Knesset speech by Prime Minister Ariel Sharon
Jerusalem, 28 Janaury 2002

(Communicated by the Prime Minister’s Media Adviser)

Following are Prime Minister Ariel Sharon’s remarks at a special session of the Knesset plenum on Monday, January 28, 2002, marking 53 years since the Knesset was established:

Knesset Speaker,
Honored Knesset,

It is no coincidence that we are celebrating 53 years since the Knesset – the heart and soul of Israeli democracy – was established, on Tu B’Shvat. More than anything, the planting holiday symbolizes our renewed connection with the soil of the land and the Jewish people’s full historic rights over the Land of Israel.

Every year, Israeli children go out to plant in the soil of the hills and the open terraces, dig holes for watering and place a stick to support the tender saplings from damage from nature and the harsh environment, and thus express a historical continuity of several thousand years. Those same terraces on the mountainside that we see today in Judea and Samaria, in the Binyamin area and in the Hebron hills, were built by our forefathers. As residents of the hills, only the Jews built terraces then for agriculture.

Thus, 53 years ago, in the spirit of the Declaration of Independence, we planted the Knesset of Israel in the hard soil of the terraces and their environs, which was, on the whole, hostile to the fragile Israeli democracy. We planted this fragile sapling in the midst of a struggle for existence and a war for the home which we had come to and which we never, ever really left.

The Knesset was born in war and into a continuing security emergency, into hostility and economic, security and social challenges which created permanent tension between ‘the rule of law’ and ‘the rule of security’, and into a continuing struggle – with ups and downs – to preserve and defend the civil and human liberties to which we committed ourselves in the Declaration of Independence.

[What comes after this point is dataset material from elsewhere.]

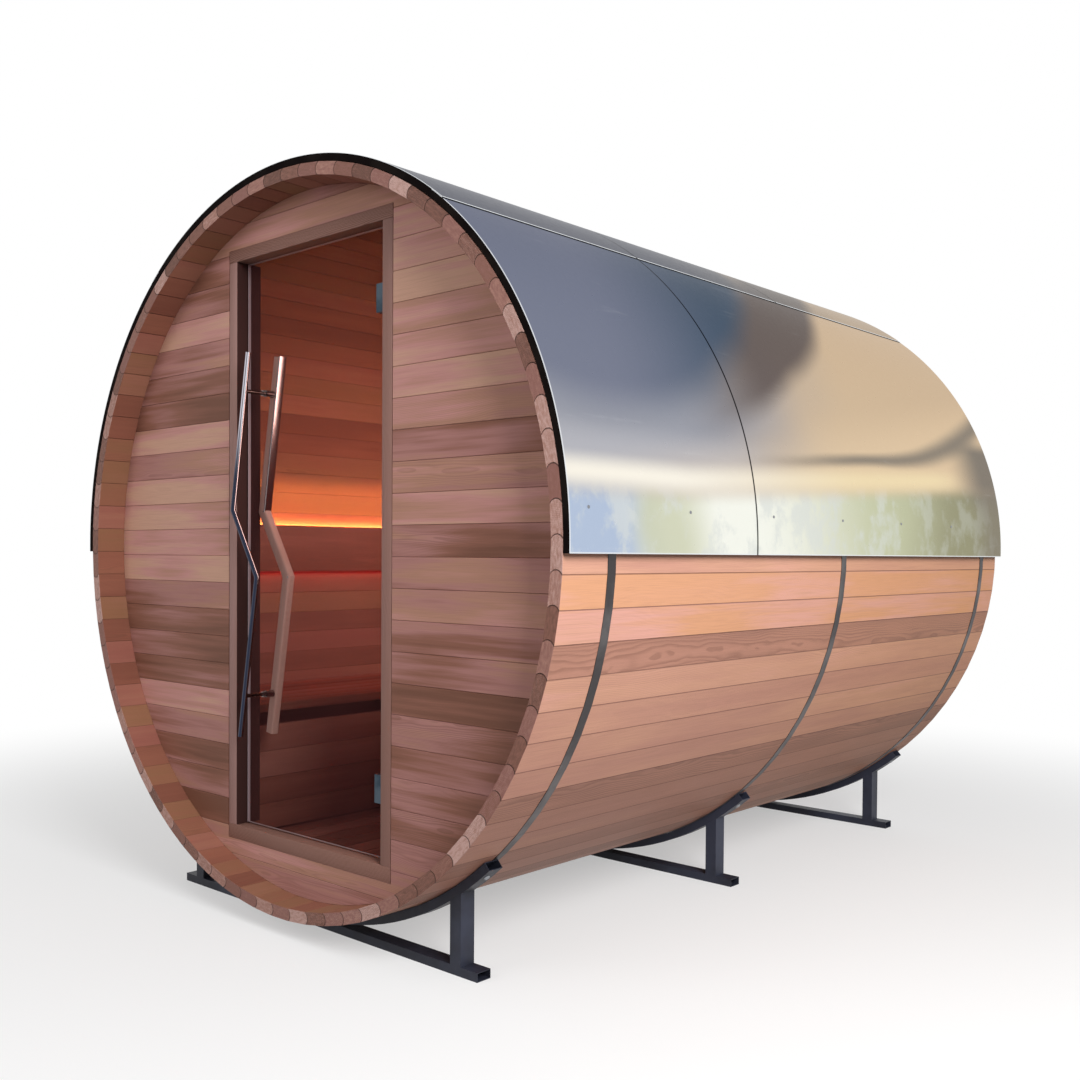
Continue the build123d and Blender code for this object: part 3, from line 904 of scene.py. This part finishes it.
def roundedSection(width, depth, radius, steps=4):
    points = []
    for cornerX, cornerY, start in ((1, 1, 0), (-1, 1, 90), (-1, -1, 180), (1, -1, 270)):
        for step in range(steps + 1):
            turn = math.radians(start + 90 * step / steps)
            points.append((cornerX * (width / 2 - radius) + radius * math.cos(turn),
                           cornerY * (depth / 2 - radius) + radius * math.sin(turn)))
    return points


def rod(bm, start, end, radius, steps=24):
    start, end = Vector(start), Vector(end)
    turn = (end - start).to_track_quat("Z", "Y").to_matrix().to_4x4()
    bmesh.ops.create_cone(bm, cap_ends=True, segments=steps, radius1=radius, radius2=radius,
                          depth=(end - start).length, matrix=Matrix.Translation((start + end) / 2) @ turn)


# where the bolts go through: one on the bar's first stretch, one on its last
def studSpots():
    spots = []
    for height, (a, b) in zip(handles["studHeights"], (barPoints[:2], barPoints[:1:-1])):
        z = axisHeight + height
        share = (z - a.z) / (b.z - a.z)
        spots.append(Vector((a.x + (b.x - a.x) * share, 0, z)))
    return spots


def makeOuterHandle():
    low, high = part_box("door_handle_outer")
    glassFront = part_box("door_glass")[0].y
    radius, steps = handles["outerRadius"], handles["roundSteps"]
    barY = low.y + radius
    circle = [(radius * math.cos(math.tau * i / steps), radius * math.sin(math.tau * i / steps))
              for i in range(steps)]
    bar = bentBar("outerBar", [Vector((p.x, barY, p.z)) for p in barPoints], circle, chrome)
    smoothByAngle(bar, 50)
    turns = [(index % steps) / steps for index in range(len(bar.data.vertices))]
    setAttribute(bar.data, "barTurn", "FLOAT", turns)
    place(bar, "door", "handle_chrome", "door_handle_outer")
    bm = bmesh.new()
    for spot in studSpots():
        rod(bm, (spot.x, barY, spot.z), (spot.x, high.y, spot.z), handles["studRadius"])
        rod(bm, (spot.x, glassFront - handles["bossHeight"], spot.z), (spot.x, glassFront, spot.z),
            handles["bossRadius"])
    place(smoothByAngle(fromBmesh(bm, "outerStuds", satinChrome)), "door", "handle_chrome")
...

The Knesset’s holiday is the entire country’s holiday. This is the day of Israel’s victory as a fighting democracy characterized by a steadfast stand and struggle to realize the Jewish people’s historic rights in its country on the one hand, and the fight to realize civil rights and equality of opportunity as the Middle East’s only genuine democracy, on the other.

Israel is a pluralistic society with broad representation from the entire political spectrum, and the Knesset, to our pride, is perhaps the only place in which those who oppose it and those who love it, secular and religious, left and right, Jews, Druze, Bedouin and Arabs – all groups in the rich mosaic of rivalries and tensions – sit together to debate and discuss, occasionally, even if in strident tones, but always in the fervor of parliamentary dynamism and action. The Knesset is the pulsating heart of Israeli democracy.

The Knesset also gives expression to our common aspiration for peace, to our hand which is outstretched, and to our gates which are open, to all those who seek a genuine peace for generations. But our enemies will invariably be met with an iron wall, fortified and impregnable, a wall whose bricks are our faith in the justice of our cause, our commitment to democratic values and human freedom, and – above all – our determination and readiness to fight and defend these values, even if we are called upon to defend ourselves for a lengthy period. As David Ben-Gurion put it:

"If Israeli democracy wants to exist for a long time, it must be armed with the means to defend itself and with the operational tools so as to prevent minorities – and not only non-Jewish minorities, but Jewish minorities as well – from taking it over by force, whether from within or without."

Honored Knesset,

We are in the midst of a continuous struggle for our way of life and our rights as a people, in a war of terror that has been imposed on us. Since September 11th, this struggle has found its way to the doorstep of the free and democratic world. This is a war about our homes, about values, about a way of life that provides the only hope today for millions of people of different nationalities, who now stand on the precipice of a volcano of terrorist forces, and against the wickedness that threatens the stability and peace of the whole world.

On March 5, 1946, after the conclusion of the Second World War, Winston Churchill, then head of the opposition, gave his "Sinews of Peace" speech. His words are of value and significance to us, as well as to our friends and allies who share with us a common way and destiny, especially after the terrorist attacks in the United States. And these are his words:

"The dark ages may return, the Stone Age may return on the gleaming wings of science, and what might now shower immeasurable material blessings upon mankind, may even bring about its total destruction. Beware, I say; time may be short. Do not let us take the course of allowing events to drift along until it is too late. If there is to be a fraternal association of the kind I have described, with all the extra strength and security which both our countries can derive from it, let us make sure that that great fact is known to the world, and that it plays its part in steadying and stabilising the foundations of peace. There is the path of wisdom. Prevention is better than cure."

In this spirit I say a prayer and a blessing for the Knesset on its day of celebration: That we should know to find the correct balance between standing steadfast in the prevention of the dangers that lay waiting at our doorstep and legislative initiatives to foster democratic values, tolerance and unity in the spirit of the prophets of Israel and the heritage of the Jewish people.

Blessings to us all, Members of the Knesset, on this day of celebration.